Both in equity[4] and at law, therefore, a remediable breach of a parol promise was originally conceived of as a deceit; that is, a tort. Assumpsit was in several instances distinguished from contract.[5] By a natural transition, however, actions upon parol promises came to be regarded as actions ex contractu.[6] Damages were soon assessed, not upon the theory of reimbursement for the loss of the thing given for the promise, but upon the principle of compensation for the failure to obtain the thing promised. Again, the liability for a tort ended with the life of the wrong-doer. But after the struggle of a century, it was finally decided that the per-


  1. 2 Cal. Ch. II.
  2. 1 Cal. Ch. XLI.
  3. An action on the case was allowed under similar circumstances in 1505, Anon., Cro. El. 79 (cited).

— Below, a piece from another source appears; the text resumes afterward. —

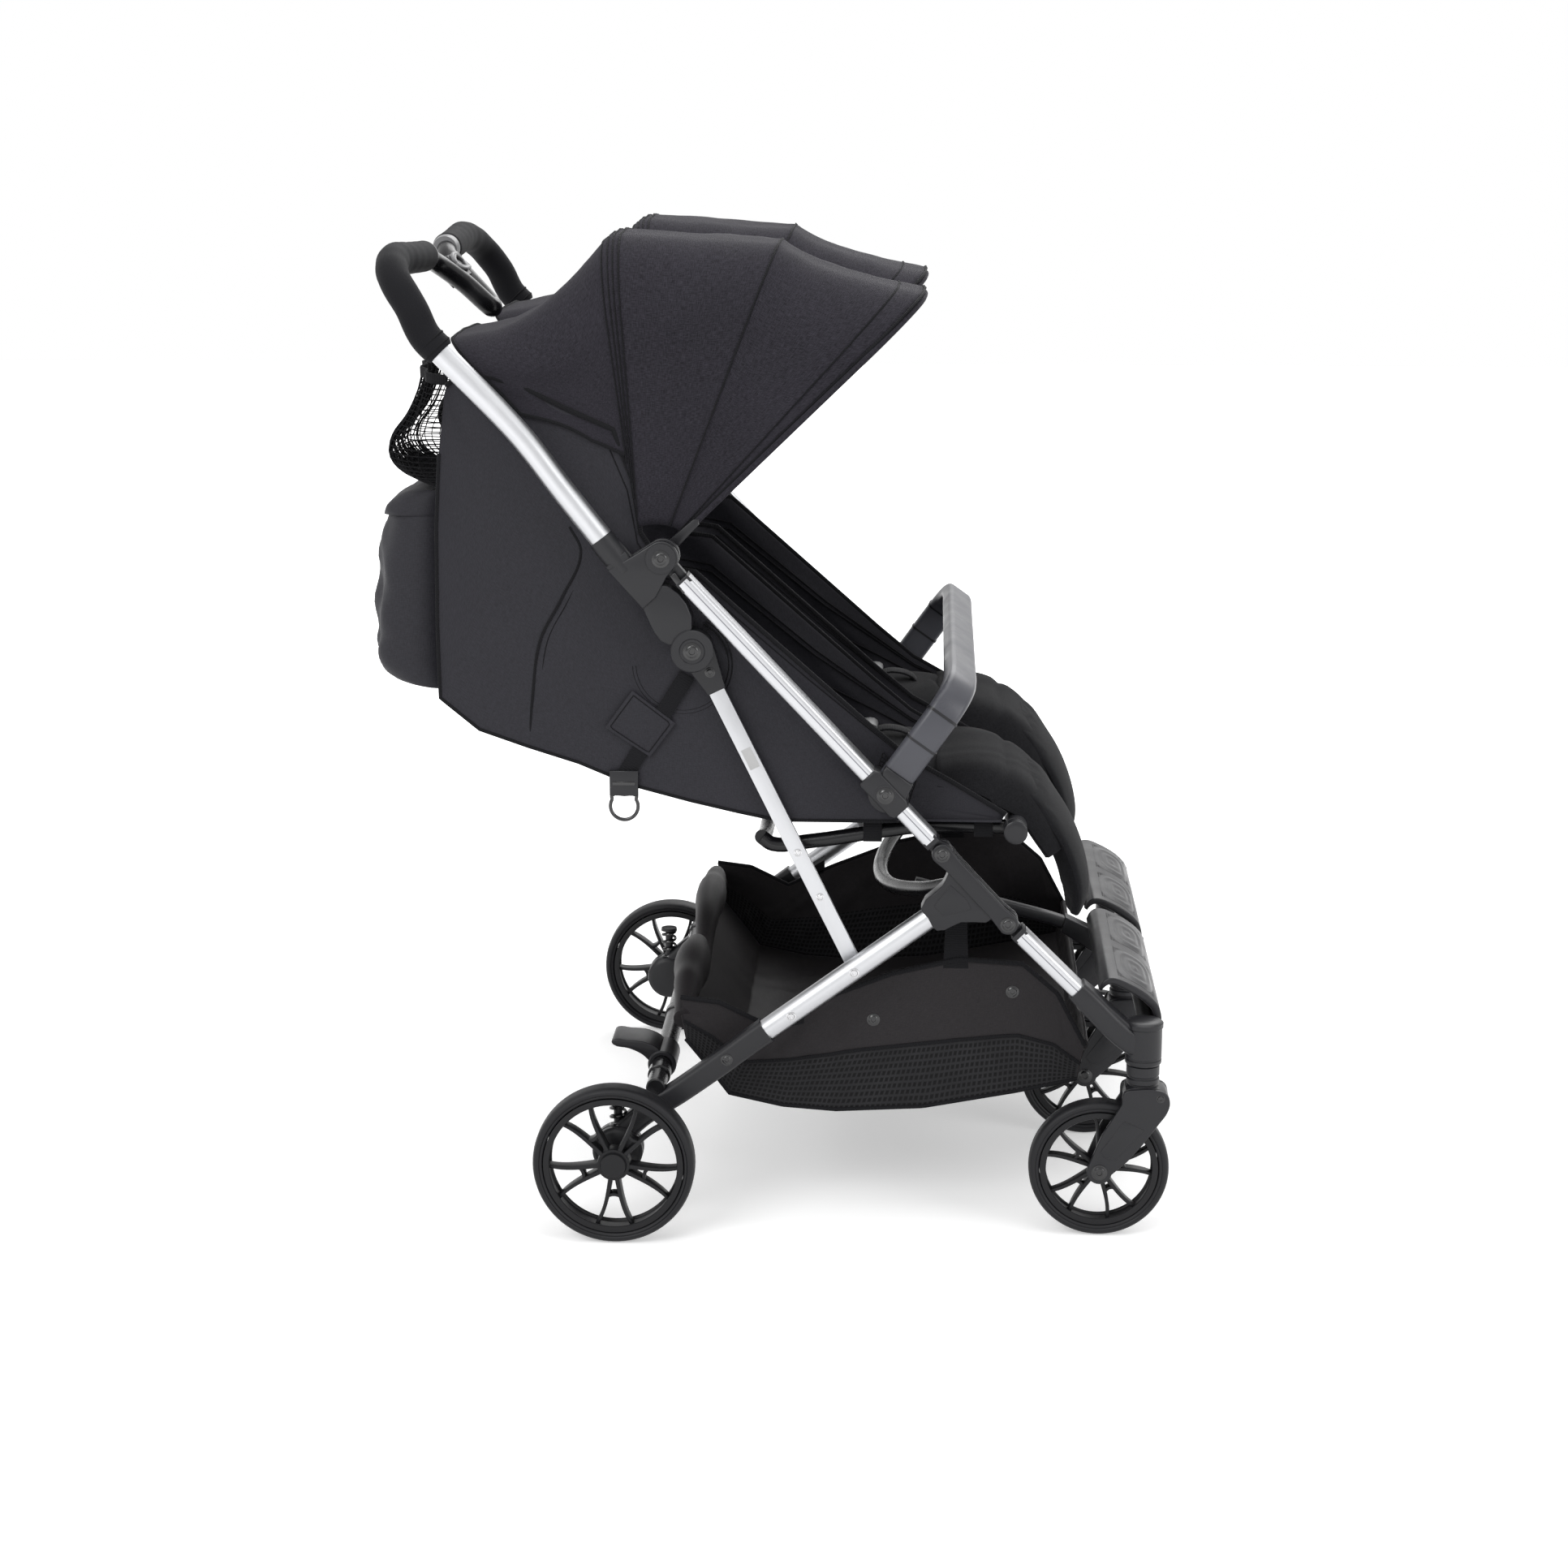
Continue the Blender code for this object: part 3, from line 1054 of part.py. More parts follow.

  4. The Chancellor (Stillington) says, it is true, that a subpœna will lie against a carpenter for breach of his promise to build. But neither this remark, nor the statement in Diversity of Courts, Chancerie, justifies a belief that equity ever enforced gratuitous parol promises. But see Holmes, 1 L. Q. Rev. 172, 173; Salmond, 3 L. Q. Rev. 173. The practice of decreeing specific performance of any promises can hardly be much older than the middle of the sixteenth century. Bro. Ab. Act on Case, pl. 72. But the invalidity of a nudum pactum was clearly stated by Saint-Germain in 1531. Doct. & St. Dial. II. Ch. 22, 23, and 24.
  5. Y. B. 27 H. VIII. 24, 25, pl. 3; Sidenham v. Worlington, 2 Leon. 224; Banks v. Thwaites, 3 Leon. 73; Shandois v. Simpson, Cro. El. 880; Sands v. Trevilian, Cro. Car. 107.
  6. Williams v. Hide, Palm. 548, 549; Wirral v. Brand, 1 Lev. 165.